Browsing the web this evening, I also discovered I may be low in ferritin, since I have dark circles under my eyes. I’m looking to get more keto-approved iron-rich foods into my diet, so I can’t wait to go shopping for seafood and animal liver.

Wish me luck with my iron levels, and also my Chipotle interview tomorrow! And remember…sweat hard, always!

 

Tuesday March 24

I had THE WORST insomnia last night. I couldn’t sleep for 5 hours straight, and tossed and turned and tried everything. I sat up in bed and When i tried to bow my head and stretch my spine, it HURT! Oh my gosh, it HURT so badly. Like when you first start yoga kind of hurt. It’s strange because my spine generally curves very easily.
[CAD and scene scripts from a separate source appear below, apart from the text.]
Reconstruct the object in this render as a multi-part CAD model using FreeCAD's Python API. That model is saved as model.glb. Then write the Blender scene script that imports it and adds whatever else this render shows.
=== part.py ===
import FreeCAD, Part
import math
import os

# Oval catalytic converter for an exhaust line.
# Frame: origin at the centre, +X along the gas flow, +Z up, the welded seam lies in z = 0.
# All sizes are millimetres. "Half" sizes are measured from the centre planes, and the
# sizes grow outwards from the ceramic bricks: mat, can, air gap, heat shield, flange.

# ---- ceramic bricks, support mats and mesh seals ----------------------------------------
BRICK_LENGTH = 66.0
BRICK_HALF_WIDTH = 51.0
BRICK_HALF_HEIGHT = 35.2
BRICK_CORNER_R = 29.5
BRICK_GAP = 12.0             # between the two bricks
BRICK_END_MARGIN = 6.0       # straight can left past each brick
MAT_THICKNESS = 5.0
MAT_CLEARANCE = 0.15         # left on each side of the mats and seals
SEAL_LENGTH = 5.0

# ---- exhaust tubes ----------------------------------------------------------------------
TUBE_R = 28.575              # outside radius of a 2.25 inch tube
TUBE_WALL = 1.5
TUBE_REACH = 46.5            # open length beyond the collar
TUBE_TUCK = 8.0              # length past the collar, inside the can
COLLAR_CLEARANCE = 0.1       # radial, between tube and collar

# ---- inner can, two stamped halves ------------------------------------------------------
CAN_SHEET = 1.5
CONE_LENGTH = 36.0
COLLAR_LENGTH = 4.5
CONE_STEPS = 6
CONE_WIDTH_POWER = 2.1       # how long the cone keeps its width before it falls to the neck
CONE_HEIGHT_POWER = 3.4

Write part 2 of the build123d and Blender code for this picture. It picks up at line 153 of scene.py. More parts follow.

Every time I jumped, shook my head, or banged it against my mattress I got a massive headache starting at the back-base of my head. I know that’s where the hypothalamus and pituary gland sit.

Anyone have any insight to this?

I disabled my alarm for 6am. I cannot see myself working out under these sleep deprived conditions today. Maybe other days in the past, but no way today.

Thursday March 26

What do you do on a day when all the grade 10’s has the OSSLT? I spent it at home, blogging, filming an ab video, and watching Pewdiepie and…going to my second Chiptole interview! I KNOW RIGHT??!! Here’s what happened…

https://instagram.com/p/0s2ecYzcLQ/

 

I am waiting eagerly to hear back from my second interview at Chipotle’s! One if the team managers said they liked me because the minutes I walked into the first interview he saw me dancing to the radio song, shake it off, and he said he pointed at me to one of the other members and said, “she’s getting hired, she’s fun.” And he told me this and my heart just jumped.

I am so excited! And that’s what happened this week and now im waiting for the phone call hopefully they’ll hire me…

And another one of the managers said I should be a blogger, after hearing that I liked fitness and health and my eyes blinked open and I exclaimed,

“I AM!!! ITS LIKE YOU ALREADY KNOW ME!!”

And everyone laughed.

 Free Burritos if I get the job, guys.